Demnach wurden für das Jahr 2021 insgesamt 529 Fälle registriert, in denen eine Waffe eine Rolle spielte. Im Jahr 2022 gab es einen Anstieg auf 644 einschlägige Straftaten. Die Behörden rechneten einen Teil davon den „Reichsbürgern“ und Selbstverwaltern zu, nämlich 17 Fälle im Jahr 2021 und 29 Fälle 2022.

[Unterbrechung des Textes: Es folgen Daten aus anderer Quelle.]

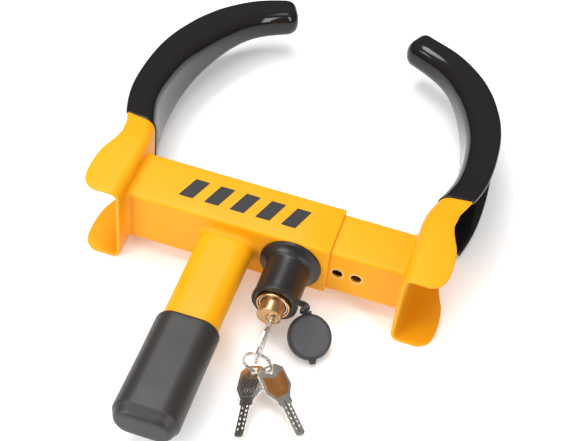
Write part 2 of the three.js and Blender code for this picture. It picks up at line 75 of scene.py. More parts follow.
# [length along the web, turn inwards in degrees, flange width, half height]
JAW_FRONT = -42.0
JAW_PATH = (
    (0, 0, 22.7, 39.6),
    (3, 0, 28.8, 39.6),
    (8, 0, 32.8, 39.6),
    (16, 0, 35.0, 39.6),
    (26, 0, 35.6, 39.6),
    (36, 0, 35.2, 39.6),
    (46, 0, 33.8, 39.6),
    (56, 0, 30.4, 39.6),
    (66, 0, 27.4, 39.4),
    (75, -6, 26.4, 38.8),
    (86, -14, 26, 37.9),
    (98, -20, 24.4, 37),
    (118, -15, 24.7, 34.9),
    (140, -6, 25.5, 31.5),
    (162, 1, 26.2, 28.4),
    (184, 6, 27.2, 25.6),
    (206, 12.5, 28.6, 22.6),
    (228, 19, 29.6, 19.8),
    (250, 24, 29.8, 17.3),
    (272, 31, 28.6, 15.4),
    (293, 44, 26, 14.5),
    (312, 59, 24.2, 14.2),
    (327, 65, 23.2, 13.8),
)
PATH_END = 327.0
TIP_REACH = {-1: 0.0, 1: 9.5}
TIP_ROUND = {-1: 0.62, 1: 0.9}

# The working frame's origin in the row frame, taken from where the outer tube is.
tube_low, tube_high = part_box("outer_tube")
tube_middle = (tube_low + tube_high) / 2
ORIGIN = Vector((tube_low.x - 0.3 * MM, tube_middle.y, tube_middle.z))


def at(x, y, z):
    """A working-frame point, in millimetres, as a row-frame point in metres."""
    return ORIGIN + Vector((x, y, z)) * MM


# ---- Mesh helpers ----
def weld(mesh):
    """Joins points in the same place, so that the mesh is closed, and turns its normals outwards."""
    build = bmesh.new()
    build.from_mesh(mesh)
    bmesh.ops.remove_doubles(build, verts=build.verts, dist=2e-6)
    bmesh.ops.recalc_face_normals(build, faces=build.faces)
    build.to_mesh(mesh)
    build.free()


def make_mesh(name, points, faces, body, material, replaces=(), smooth_angle=35):
    """A piece from row-frame points and faces, with its normals turned outwards."""
    mesh = bpy.data.meshes.new(name)
    mesh.from_pydata([tuple(p) for p in points], [], faces)
    weld(mesh)
    piece = bpy.data.objects.new(name, mesh)
    bpy.context.scene.collection.objects.link(piece)
    return dress(piece, body, material, replaces, smooth_angle)


def dress(piece, body, material, replaces=(), smooth_angle=35):
    """Gives a piece its material, its smooth shading, its body and what it stands for."""
    mesh = piece.data
    if material is not None:
        mesh.materials.clear()
        mesh.materials.append(material)
    mesh.shade_smooth()
    mesh.set_sharp_from_angle(angle=math.radians(smooth_angle))
    if body is not None:
        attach(piece, body)
    if replaces:
        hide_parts(*replaces)
    return piece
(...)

Insgesamt wurden der Gruppe, die „nicht zuzuordnen“ ist, damit mehr Straftaten mit Waffen als der rechtsextremen Szene zugerechnet. Für sie registrierten die Behörden 2021 insgesamt 485 Delikte mit Waffen. Oft ging es um Wurfgeschosse, Messer oder Schlagstöcke. Meistens wurde die Waffe eingesetzt, manchmal nur illegale Waffen gefunden.

Anstieg um 150 Prozent

Eine Auswertung des Bundeskriminalamts hatte schon im vorigen Jahr einen enormen Anstieg der politisch motivierten Straftaten gezeigt, die „nicht zuzuordnen“ seien, von rund 8600 auf über 21 000 – ein Anstieg auf fast 250 Prozent. Seither wird diskutiert, ob nicht ein großer Teil dieser Taten eigentlich der rechtsextremen Kriminalität zugeordnet werden sollte.